# Start of INFORMATION SUPPLIED
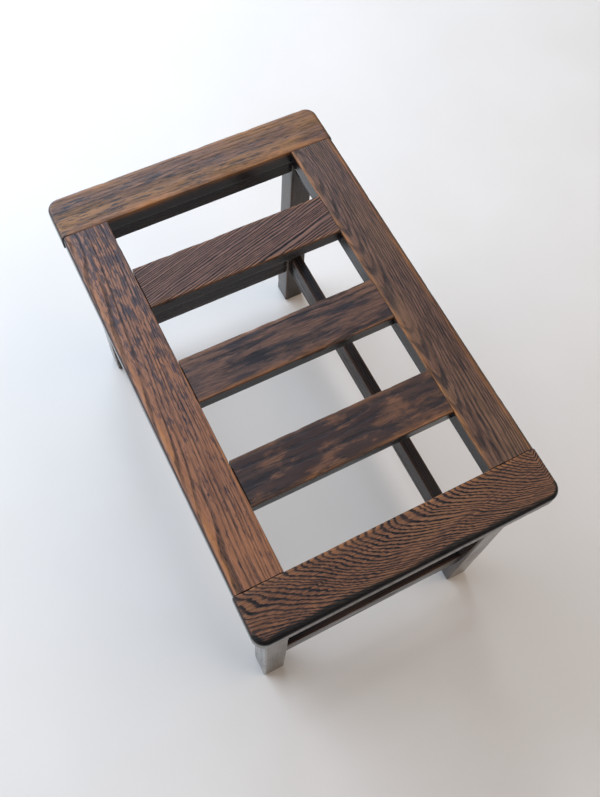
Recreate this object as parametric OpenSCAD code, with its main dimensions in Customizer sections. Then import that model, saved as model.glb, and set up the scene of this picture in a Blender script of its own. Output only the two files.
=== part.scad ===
// Slatted luggage rack: a joined oak stand with a flat, slatted top.
// X runs across the rack, Y along it and Z up. The origin lies on the floor,
// under the middle of the top, and the -Y end is called the front.
// Every joint is a mortise and tenon, and wood screws hold the top down.

/* [Overall] */
// Length of the top, along Y
top_l = 609; // [480:1:760]
// Width of the top, along X
top_w = 376; // [300:1:470]
// Height of the top surface above the floor
rack_h = 400; // [320:1:520]

/* [Top boards] */
// Thickness of the end boards and the side boards
board_t = 22; // [19:0.5:28]
// Width of each end board
end_board_w = 60; // [52:1:76]
// Width of each side board
side_board_w = 58.5; // [50:0.5:74]
// How far the end boards stand proud of the side boards' outer edges
end_proud = 1.5; // [0.5:0.5:3]
// Radius of the outer corners, seen from above
corner_r = 16; // [10:1:24]
// Rounding along the top outer edges
edge_r = 6; // [3:0.5:8]
// Easing of every other long edge
arris_r = 1; // [0.5:0.25:2]

/* [Slats] */
// Width of each slat
slat_w = 59; // [45:1:75]
// Thickness of each slat
slat_t = 20; // [16:0.5:22]

/* [Legs] */
// Width of the square legs
leg_w = 32; // [28:1:40]
// Overhang of the top past the legs, along X
overhang_side = 19; // [10:1:24]
// Overhang of the top past the legs, along Y
overhang_end = 18; // [10:1:20]
// Rounding of the legs' upright edges
leg_r = 2.5; // [1:0.5:4]
// Rounding around the bottom of the feet
foot_r = 3.5; // [2:0.5:5]

/* [Rails] */
// Thickness of the aprons under the top
apron_t = 18; // [16:0.5:22]
// Depth of the aprons
apron_h = 44; // [38:1:60]
// Thickness of the low stretchers
stretcher_t = 17; // [14:0.5:22]
// Depth of the low stretchers
stretcher_h = 42; // [32:1:56]
// Height of the stretchers' lower edges above the floor
stretcher_z = 80; // [60:1:130]

/* [Joints] */
// Thickness of the tenons on the boards and slats
board_tenon_t = 7; // [6:0.5:9]
// Length of the side boards' tenons
side_tenon_l = 28; // [20:1:34]
// Length of the slats' tenons
slat_tenon_l = 16; // [10:1:24]
// Thickness of the tenons on the aprons and stretchers
rail_tenon_t = 6; // [5:0.5:7]
// Wood left between two mortises that meet inside a leg
mortise_wall = 1.5; // [1:0.25:3]
// Width of the shoulder above and below a tenon, or beside it
shoulder = 7; // [5:0.5:9]
// Clearance around a tenon in its mortise
fit_gap = 0.15; // [0.05:0.05:0.3]
// Open joint line between a board's shoulder and its neighbour
joint_line = 0.4; // [0.1:0.1:0.8]

/* [Screws] */
// Diameter of the screws' shanks
screw_d = 4.2; // [3.5:0.1:5]
// Diameter of the countersunk heads
screw_head_d = 8.4; // [7:0.2:9]
// Depth that a screw goes up into its board
screw_bite = 13; // [9:1:14]
// Wood of the apron that a screw passes through, under the top
screw_web = 20; // [14:1:28]
// Distance of an end apron's screws inside the side boards' inner edges
end_screw_inset = 53; // [35:1:60]

/* [Hidden] */
$fn = 48;

under_top = rack_h - board_t;
inner_l = top_l - 2 * end_board_w;
inner_w = top_w - 2 * (side_board_w + end_proud);
side_board_x = inner_w / 2;
slat_gap = (inner_l - 3 * slat_w) / 4;
slat_pitch = slat_w + slat_gap;

leg_x = top_w / 2 - overhang_side - leg_w / 2;
leg_y = top_l / 2 - overhang_end - leg_w / 2;
end_rail_l = 2 * leg_x - leg_w;
side_rail_l = 2 * leg_y - leg_w;
apron_z = under_top - apron_h;
// Tenons from two sides stop short of each other inside the leg.
rail_tenon_l = (leg_w - rail_tenon_t) / 2 - mortise_wall;
end_screw_x = side_board_x - end_screw_inset;
// The side screws stand between two slats, clear of the slats' mortises.
side_screw_y = 1.5 * slat_pitch;

screw_head_h = (screw_head_d - screw_d) / 2;
screw_point = 5;
slot_w = 1.1;
slot_depth = 1.1;
counterbore_d = screw_head_d + 1.6;
shank_gap = 0.2;
pilot_gap = 0.05;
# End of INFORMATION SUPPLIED
TASK DETAILS
Recite the full listing above exactly.

THE OUTPUT
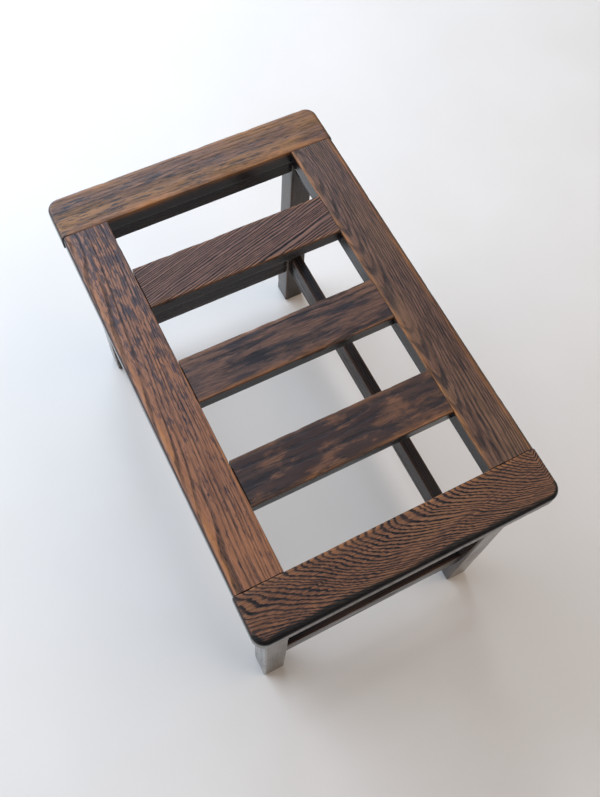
Recreate this object as parametric OpenSCAD code, with its main dimensions in Customizer sections. Then import that model, saved as model.glb, and set up the scene of this picture in a Blender script of its own. Output only the two files.
=== part.scad ===
// Slatted luggage rack: a joined oak stand with a flat, slatted top.
// X runs across the rack, Y along it and Z up. The origin lies on the floor,
// under the middle of the top, and the -Y end is called the front.
// Every joint is a mortise and tenon, and wood screws hold the top down.

/* [Overall] */
// Length of the top, along Y
top_l = 609; // [480:1:760]
// Width of the top, along X
top_w = 376; // [300:1:470]
// Height of the top surface above the floor
rack_h = 400; // [320:1:520]

/* [Top boards] */
// Thickness of the end boards and the side boards
board_t = 22; // [19:0.5:28]
// Width of each end board
end_board_w = 60; // [52:1:76]
// Width of each side board
side_board_w = 58.5; // [50:0.5:74]
// How far the end boards stand proud of the side boards' outer edges
end_proud = 1.5; // [0.5:0.5:3]
// Radius of the outer corners, seen from above
corner_r = 16; // [10:1:24]
// Rounding along the top outer edges
edge_r = 6; // [3:0.5:8]
// Easing of every other long edge
arris_r = 1; // [0.5:0.25:2]

/* [Slats] */
// Width of each slat
slat_w = 59; // [45:1:75]
// Thickness of each slat
slat_t = 20; // [16:0.5:22]

/* [Legs] */
// Width of the square legs
leg_w = 32; // [28:1:40]
// Overhang of the top past the legs, along X
overhang_side = 19; // [10:1:24]
// Overhang of the top past the legs, along Y
overhang_end = 18; // [10:1:20]
// Rounding of the legs' upright edges
leg_r = 2.5; // [1:0.5:4]
// Rounding around the bottom of the feet
foot_r = 3.5; // [2:0.5:5]

/* [Rails] */
// Thickness of the aprons under the top
apron_t = 18; // [16:0.5:22]
// Depth of the aprons
apron_h = 44; // [38:1:60]
// Thickness of the low stretchers
stretcher_t = 17; // [14:0.5:22]
// Depth of the low stretchers
stretcher_h = 42; // [32:1:56]
// Height of the stretchers' lower edges above the floor
stretcher_z = 80; // [60:1:130]

/* [Joints] */
// Thickness of the tenons on the boards and slats
board_tenon_t = 7; // [6:0.5:9]
// Length of the side boards' tenons
side_tenon_l = 28; // [20:1:34]
// Length of the slats' tenons
slat_tenon_l = 16; // [10:1:24]
// Thickness of the tenons on the aprons and stretchers
rail_tenon_t = 6; // [5:0.5:7]
// Wood left between two mortises that meet inside a leg
mortise_wall = 1.5; // [1:0.25:3]
// Width of the shoulder above and below a tenon, or beside it
shoulder = 7; // [5:0.5:9]
// Clearance around a tenon in its mortise
fit_gap = 0.15; // [0.05:0.05:0.3]
// Open joint line between a board's shoulder and its neighbour
joint_line = 0.4; // [0.1:0.1:0.8]

/* [Screws] */
// Diameter of the screws' shanks
screw_d = 4.2; // [3.5:0.1:5]
// Diameter of the countersunk heads
screw_head_d = 8.4; // [7:0.2:9]
// Depth that a screw goes up into its board
screw_bite = 13; // [9:1:14]
// Wood of the apron that a screw passes through, under the top
screw_web = 20; // [14:1:28]
// Distance of an end apron's screws inside the side boards' inner edges
end_screw_inset = 53; // [35:1:60]

/* [Hidden] */
$fn = 48;

under_top = rack_h - board_t;
inner_l = top_l - 2 * end_board_w;
inner_w = top_w - 2 * (side_board_w + end_proud);
side_board_x = inner_w / 2;
slat_gap = (inner_l - 3 * slat_w) / 4;
slat_pitch = slat_w + slat_gap;

leg_x = top_w / 2 - overhang_side - leg_w / 2;
leg_y = top_l / 2 - overhang_end - leg_w / 2;
end_rail_l = 2 * leg_x - leg_w;
side_rail_l = 2 * leg_y - leg_w;
apron_z = under_top - apron_h;
// Tenons from two sides stop short of each other inside the leg.
rail_tenon_l = (leg_w - rail_tenon_t) / 2 - mortise_wall;
end_screw_x = side_board_x - end_screw_inset;
// The side screws stand between two slats, clear of the slats' mortises.
side_screw_y = 1.5 * slat_pitch;

screw_head_h = (screw_head_d - screw_d) / 2;
screw_point = 5;
slot_w = 1.1;
slot_depth = 1.1;
counterbore_d = screw_head_d + 1.6;
shank_gap = 0.2;
pilot_gap = 0.05;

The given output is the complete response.